Sorry, I was already typing my response and didn't see your revised post before my own post went through.
That being said, I'm not sure what lore is being screwed up here unless you count the lore from RotM, Salvation, and Genisys, which this film does cast aside. Nothing from the first two films is screwed up, it's just being used as a foundation to build upon for a new story/trajectory (with help from the guy that made those first two films, at that).
How? The timeline was already convoluted as all hell; I still can't even make out which, if any, movies Genisys considers to be canon. I think that one is doing some kind of multiverse thing? I honestly forget.

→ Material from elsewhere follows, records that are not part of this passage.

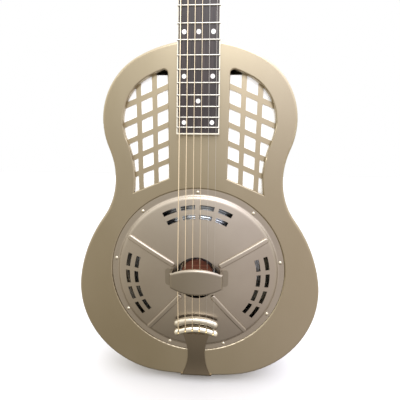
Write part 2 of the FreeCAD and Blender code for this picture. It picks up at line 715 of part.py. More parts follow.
def fret_wires():
    """Each fret: a rounded crown on the board and a tang in its slot."""
    wires = []
    for number in range(1, FRETS + 1):
        s = fret_place(number)
        half = board_half(s) - 0.3
        crown = Part.makeCylinder(FRET_HEIGHT, 2 * half, Vector(-half, 0, -s), ACROSS)
        crown = crown.common(block(-half, half, -3, 0, -s - 3, -s + 3))
        tang = block(-half + BINDING, half - BINDING, -0.2, 2.0, -s - 0.3, -s + 0.3)
        wires.append(fuse([crown, tang]))
    return wires


def dot_plugs():
    """Inlaid dots: one in the middle, two apart, or three at the octave."""
    plugs = []
    for fret, count in DOTS.items():
        s = (fret_place(fret) + fret_place(fret - 1)) / 2
        places = [DOT_SPREAD * side for side in {1: (0,), 2: (-1, 1), 3: (-1, 0, 1)}[count]]
        plugs += [Part.makeCylinder(DOT_RADIUS, 1.5, Vector(x, 0, -s), IN) for x in places]
    return plugs


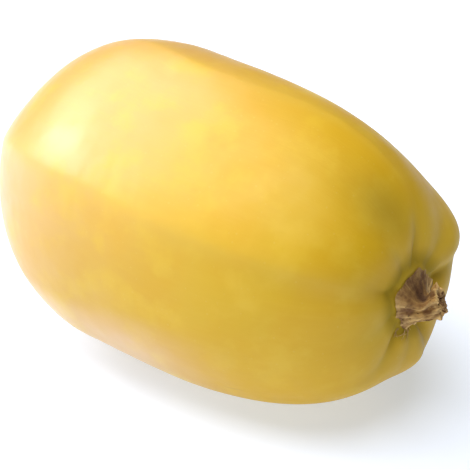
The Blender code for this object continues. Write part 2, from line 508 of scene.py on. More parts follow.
        lifted = skin + lowest + np.sqrt((skin - lowest) ** 2 + self.foot_rounding**2)
        skin = np.where(stem_side & (off_axis < self.foot_zone), lifted / 2.0, skin)
        blend = (self.seat_radius + self.seat_blend - off_axis) / self.seat_blend
        on_seat = stem_side * smooth_step(blend)
        skin = skin * (1.0 - on_seat) + seat * on_seat
        rim = hump(off_axis, self.scar_rim_radius, 0.3 * self.scar_rim_radius)
        hollow = hump(off_axis, 0.0, self.scar_reach)
        scar = self.scar_rim_height * rim - self.scar_depth * hollow
        return skin + ~stem_side * scar

    def lie_down(self, points: Array) -> Array:
        """Turn points from the fruit's own axes into its resting tilt, and move them into place."""
        turn = np.array(Matrix.Rotation(self.nose_down, 3, "Y"))
        return points @ turn.T + self.shift

    def skin(self, polar: Array, around: Array) -> Array:
        """Points of the skin, lying down and in place but for the flat spot."""
        radius = self.radius(polar, around)
        along = radius * np.cos(polar)
        across = radius * np.sin(polar)
        turn = self.first_rib_angle + around + self.rib_wander(polar, around)
        sideways = across * np.cos(turn)
        upward = across * np.sin(turn)
        stemward = smooth_step(along / self.half_length)
        bowed = (along / self.half_length) ** 2
        own = xyz(
            along + stemward * (self.skew[0] * sideways + self.skew[1] * upward),
            sideways + self.bow[0] * bowed,
            upward + self.bow[1] * bowed,
        )
        return self.lie_down(own)

    def settle(self) -> None:
        """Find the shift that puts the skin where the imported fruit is."""
        self.shift = np.zeros(3)
        polar, around = self.angles()
        points = self.skin(polar, around).reshape(-1, 3)
        low, high = points.min(axis=0), points.max(axis=0)
        cad_low, cad_high = (np.array(corner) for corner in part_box("fruit"))
        self.shift = (cad_low + cad_high - low - high) / 2.0
        self.shift[2] = cad_low[2] - low[2] - self.flat_spot_depth

    def angles(self) -> tuple[Array, Array]:
        """Both angles on the grid of rings and segments, with rings closer at the two ends."""
        share = (np.arange(self.rings) + 1.0) / (self.rings + 1.0)
        crowded = share - self.ring_crowding * np.sin(FULL_TURN * share) / FULL_TURN
        around = (np.arange(self.segments) / self.segments - 0.5) * FULL_TURN
        return np.meshgrid(math.pi * crowded, around, indexing="ij")

    def layers(self, polar: Array, around: Array, points: Array) -> dict[Layer, Array]:
        """What the rind's material reads at each point.

        Args:
            polar: Angle from the stem axis.
            around: Angle about the axis from the first rib.
            points: The points in place.

        Returns:
            FLOW runs slowly along the fruit and quickly round it, so that noise on it makes
            streaks. The others are masks from 0 to 1, some of them painted highlight and shade.
        """
        off_axis = self.outline_radius(polar) * np.sin(polar)
        main, lesser = self.rib_creases(around)
        stem_side = np.cos(polar) > 0.0
        # Green tint near the stem, darkest at the crease bottoms, where it is painted shade
        green_tint_and_shade = np.clip(0.25 + 0.8 * main**2 + 0.35 * lesser**2, 0.0, 1.0)
        green_tint_and_shade = green_tint_and_shade * hump(off_axis, 0.0, self.green_reach)
        # Painted contact shadow: a dark ring where the stem's foot meets the rind
        foot_shadow_ring = hump(off_axis, self.foot_shadow_ring_off_axis, self.foot_shadow_ring_reach)
        # Painted shade: the hollow above the stem is darkened, in the shape of its dent
        patch = self.smooth_hollow.lift(around, off_axis) / self.smooth_hollow.height
        # One mask of green tint and painted shade near the stem
        crease = stem_side * np.maximum(np.maximum(green_tint_and_shade, foot_shadow_ring), 0.75 * patch)
        half_width = self.diameter / 2.0
        ring = half_width * np.cos(around), half_width * np.sin(around)
        flow = xyz(*ring, 0.10 * points[..., 0])
        # Painted highlight: a paler line along each rib's crest
        crest = np.exp(14.0 * (np.cos(self.rib_count * around) - 1.0))
        ground = smooth_step((self.ground_height - points[..., 2]) / self.ground_fade)
        scar = ~stem_side * hump(off_axis, 0.0, self.scar_rim_radius)
        along = points[..., 0] / self.half_length
        height = points[..., 2] / self.diameter
        # Painted highlight: paler and bluer towards the blossom end and towards the top
        painted_highlight_and_bounce = smooth_step(0.33 - 0.62 * along + 0.40 * (height - 0.5))
        # Painted light from the floor: paler along the lower side
        low = smooth_step((0.46 - height) / 0.24) * smooth_step((0.55 - along) / 0.6)
        painted_highlight_and_bounce = np.maximum(painted_highlight_and_bounce, low)
        return {
            Layer.FLOW: flow,
            Layer.CREASE: crease,
            Layer.PAINTED_CREST_HIGHLIGHT: crest * smooth_step((off_axis - 0.4 * half_width) / (0.4 * half_width)),
            Layer.GROUND: ground,
            Layer.PAINTED_HIGHLIGHT_AND_BOUNCE: painted_highlight_and_bounce,
            Layer.SCAR: scar,
        }

    def build(self) -> bpy.types.Object:
        """Make the fruit's mesh, pressed flat where it lies."""
        polar, around = self.angles()
        points = self.skin(polar, around)
        points[..., 2] = np.maximum(points[..., 2], 0.0)
        ends = self.skin(np.array([0.0, math.pi]), np.array([0.0, 0.0]))
        layers = self.layers(polar, around, points)
        return Surface("squash_rind", points, ends[0], ends[1], layers).build()


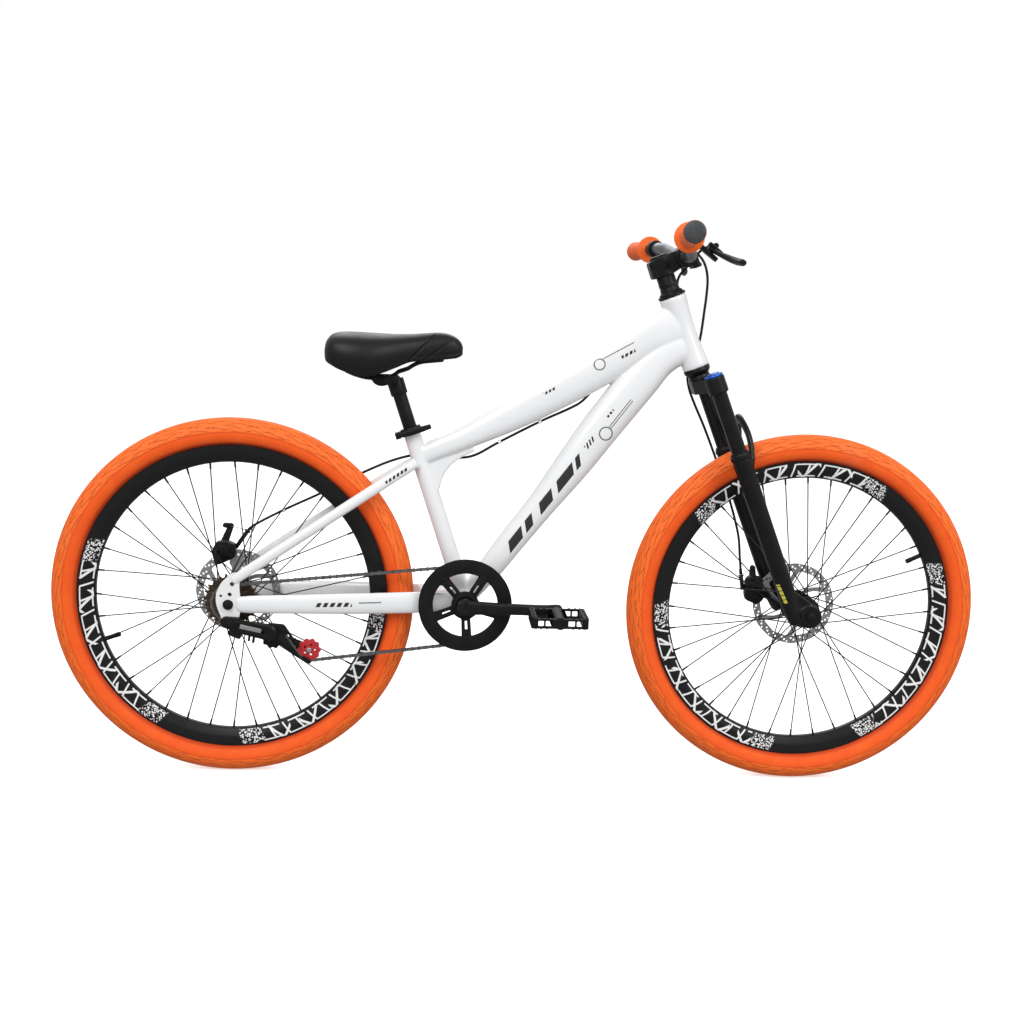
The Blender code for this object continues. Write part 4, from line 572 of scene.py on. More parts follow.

Dark Fate is just a sequel to T2, and nothing except the first two films count. It's pretty straightforward in that regard.
But anyway, the timeline/continuity isn't really where my mind was even going with any of this. I just happen to think that Dark Fate is a better movie than Rise of the Machines, Salvation, or Genisys. Miller's directing isn't really a patch on Jimbo's, but on the whole the movie is doing things that I find to be pretty interesting.
What?! That shit screws up the lore! But whatever, I'm done with Terminator
Dark Fate is also (IMO, of course) the best/most watchable Terminator film post-T2, and by a pretty significant margin.